ENO Orpheus and Eurydice 2019, Alice Coote, Sarah Tynan. Photo by Donald Cooper
ENO Orpheus and Eurydice 2019, Alice Coote, Sarah Tynan. Photo by Donald Cooper

But the ambiguity is there, and of course, is precious to the general blurring of all lines and dimensions. The two women display moments of heightened physicality in the relationship with embraces and a constant to-ing and fro-ing like magnets which not even death can pull apart. McGregor as director manifests an acute sense of the position and relation of a body on stage. Though the singers do not, officially dance, their movements are choreographed and ordered to infuse the visual effect at every moment with the depth of meaning. 

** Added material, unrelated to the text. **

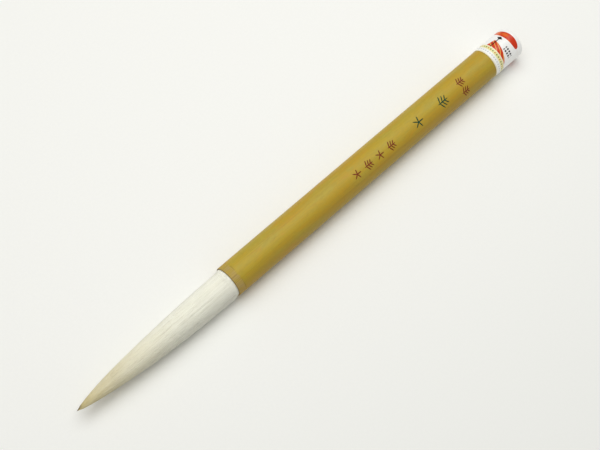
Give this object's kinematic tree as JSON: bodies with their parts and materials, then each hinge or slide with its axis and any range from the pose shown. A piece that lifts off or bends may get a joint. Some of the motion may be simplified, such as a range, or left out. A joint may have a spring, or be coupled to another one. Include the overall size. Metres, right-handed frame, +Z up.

The woman on woman duo is re-enacted by a heart-wrenching man on man pas-de-deux danced by Izzac Carroll, a new face and body from Studio Wayne McGregor Company, whose graceful arms do not seem to end and the wonderful Jordan James Bridge, who seems animated by a perpetual flow of energy. This pas-de-deux is sensational in its naturalism and tenderness, no bubbling violence and feats of strength, but only roundness, continuity, love. 

ENO Orpheus and Eurydice 2019, Izzac Carroll and Jordan James Bridge. Photo by Donald Cooper
ENO Orpheus and Eurydice 2019, Izzac Carroll and Jordan James Bridge. Photo by Donald Cooper

In this doubling up of the musical duet sung by Coote and Tynan with the physical parade of two male dancers, there is something sweet and humorous as if to say that no one is pretending our Orpheus here is a man, and to acknowledge the sapphic pair, here is their homoerotic counter-parts. But of course, there is something more to it: the explosion of the gender game in which there is man in the woman, and woman in the man. 

Beyond these questions, McGregor is also making a strong claim for dance’s capacity to say what is really in our hearts; that love is a relation between two bodies which neither words, nor even song, can say as truly as can dance.